The percentage of Americans who don’t have health insurance continues to grow slowly, increasing slightly since last year according to the latest data from Gallup.

An average of 16.8% of all American adults were uninsured in the first half of 2011, similar to the 16.4% in 2010. This percentage, however, has been edging up each year since 2008, at which time 14.8% of adults were uninsured. The percentage of uninsured residents in all states so far in 2011 is on par with 2010, but in most states remains higher than in 2008.

The number of people without insurance hasn’t increased because Obama’s big health care reform law “failed.” The number of uninsured people has increased because the Affordable Care Act, for the most part, hasn’t started helping people get insurance yet. By design, it will not expand coverage until the year 2014.

The economy won’t produce substantial job growth in the next year and the strain on state budgets means the number of people with Medicaid won’t increase at the state level.

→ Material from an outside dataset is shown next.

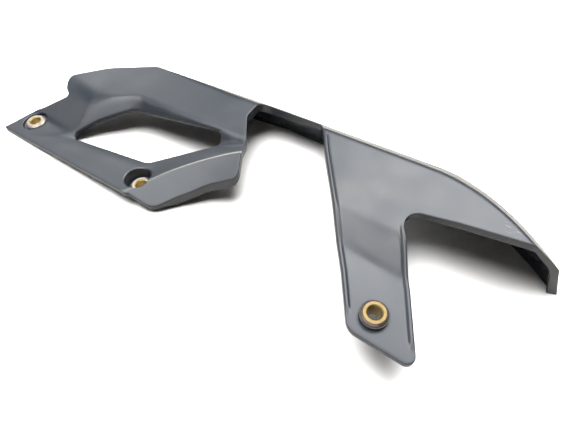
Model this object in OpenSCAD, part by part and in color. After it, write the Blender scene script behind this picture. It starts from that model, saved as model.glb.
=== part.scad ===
// Side guard for a final drive belt: one moulded plastic shell with a window, a roof over the
// belt run, a mounting leg, and three flanged steel collars held in rubber grommets.
// X runs along the straight fold of the roof towards the tail, Y towards the roof,
// Z away from the wheel. The origin is on the axis of the front collar, at its bottom face.

/* [Collar places] */
// Distance from the front collar to the middle collar
mid_x = 132; // [120:1:136]
// Distance from the front collar to the rear collar, along the guard
rear_x = 339; // [330:1:350]
// Distance of the rear collar below the line of the other two
rear_drop = 8.5; // [6:0.5:14]

/* [Collars] */
// Bore of each collar
collar_bore = 8.2; // [6:0.1:9]
// Diameter of the collar tube
collar_tube = 11; // [10:0.1:11.6]
// Diameter of the collar flange
flange_d = 16; // [14:0.5:17]
// Thickness of the collar flange
flange_t = 2.2; // [1.6:0.1:2.4]
// Chamfer round the flange
flange_chamfer = 1.3; // [0.4:0.1:1.4]
// Chamfer at the mouth of the bore
bore_chamfer = 0.8; // [0.3:0.1:1.2]
// Height of the front collar
front_collar_h = 6.2; // [6:0.1:7]
// Height of the middle collar
mid_collar_h = 7; // [6.4:0.1:8]
// Height of the rear collar
rear_collar_h = 12; // [11:0.5:14]

/* [Grommets] */
// Diameter of the grommet lips
lip_d = 17.6; // [16:0.2:19]
// Diameter of the groove that holds the moulding
groove_d = 13.6; // [13:0.1:15]
// Thickness of the grommet lips
lip_t = 1.2; // [1:0.1:1.4]
// Thickness of the moulding inside the grooves at the front and the middle
web = 1.6; // [1.4:0.1:1.8]
// Height of the raised upper lip of the rear grommet
rear_lip_t = 3; // [2:0.1:3.4]
// Clearance between a collar, its grommet and the moulding
fit = 0.1; // [0.05:0.05:0.2]

/* [Moulding] */
// Wall thickness
wall = 2.5; // [2:0.1:3]
// Depth of the return lips, measured from the outer face
lip_depth = 8; // [5:0.5:10]
// Depth of the lips round the low front edge and the leg
low_lip = 4.2; // [3:0.2:6]
// Depth of the lips along the tail
tail_lip = 6; // [4.5:0.5:9]
// Thickness of the return lips
lip_wall = 2; // [1.6:0.1:2.6]
// Height of the main face where the roof begins
face_h = 38; // [35:0.5:41]
// Rise of the main face towards the tail, per millimetre of length
face_rise = 0.06; // [0.04:0.01:0.07]
// Rise of the main face towards the roof, per millimetre of width
face_tilt = 0.05; // [0.02:0.01:0.07]
// Height of the low plate at the front collar
plate_h = 5.5; // [5.2:0.1:5.8]
// Rise of the low plate towards the middle collar, per millimetre of length
plate_rise = 0.075; // [0.06:0.005:0.09]
// Height of the foot of the leg
foot_h = 37.5; // [36:0.5:39]
// Slope of the dark flanks of the window
flank_slope = 1.3; // [1:0.1:1.6]
// Slope of the skirt below the crease
skirt_slope = 0.55; // [0.4:0.05:0.7]
// Radius of the crease in plan
crease_r = 140; // [130:1:150]
// Distance of the crease from the axis of the middle collar
crease_gap = 8.9; // [8.4:0.1:9.4]

/* [Outline] */
// Left end of the notch under the bridge
notch_x0 = 181; // [179:1:184]
// Right end of the notch under the bridge
notch_x1 = 236; // [230:1:240]
// Width of the roof bevel left over the notch
bridge_w = 5; // [4:0.5:8]
// Length of the moulding from the front collar to the end of the tail
tail_x = 397; // [390:1:402]
// Distance of the roof fold from the front collar, at the front
fold_y = 90; // [88:0.5:92]
// Width of the tail at its end
tail_end_w = 1; // [0.5:0.5:4]

/* [Roof] */
// Start of the roof
roof_x = 80; // [76:1:90]
// Width of the roof bevel over the bridge
bevel_w = 15; // [12:1:18]
// Drop of the bevel for each millimetre of its width
bevel_slope = 0.82; // [0.7:0.02:1]
// Further slope of the bevel, gained towards the end of the tail
end_slope = 0.27; // [0.1:0.01:0.35]
// Growth of the bevel towards the tail, per millimetre of length
bevel_growth = 0.019; // [0:0.001:0.03]
// Outward lean of the roof wall, from its top to its bottom edge
wall_lean = 11; // [8:0.5:13]
// Rake of the bevel at the end of the tail
bevel_rake = 13; // [8:1:16]
// Further rake of the roof wall at the end of the tail
wall_rake = 6; // [3:1:9]
// Width of the flange across the open end of the roof
end_flange_w = 6.5; // [4:0.5:9]
// Radius of the recess round the front collar
recess_r = 10.5; // [9.6:0.1:12]
// Radius of the pocket round the middle collar
pocket_r = 10.2; // [9.6:0.1:11]

/* [Hidden] */

front = [0, 0];
middle = [mid_x, 0];
rear = [rear_x, -rear_drop];

// Point where face_h is measured, and the change from the front part to the leg and tail
face_ref = [120, 95];
split_x = 215;

// Seats: the height of the moulding's upper side under each grommet lip
front_seat = front_collar_h - flange_t - lip_t;
mid_seat = mid_collar_h - flange_t - lip_t;
rear_top = foot_h + rear_lip_t + flange_t;

function unit(v) = v / norm(v);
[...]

As a result, when President Obama is up for re-election in November 2012, more Americans will be without insurance than right before he took office as well as right before he signed his big health care reform into law. While this increase will not be the fault of the “Obamacare,” that ugly statistic is going to make defending the unpopular law difficult.

I can’t stress enough how politically idiotic it was for Democrats to pass a big health care law, but then make it effective only after both the 2010 and 2012 elections. Not only does the lack of tangible benefits make it very hard to defend the law, but starting the coverage expansion earlier would have provided a much needed stimulus for the economy. Starting to phase in the Medicaid expansion in 2011 would have resulted in millions gaining coverage over the next years, injecting tens of billions into the weak economy.

The decision was such political malpractice that if Obama loses narrowly in 2012, his decision to delay coverage expansion earlier should be viewed as one of the most important mistakes that led to his defeat.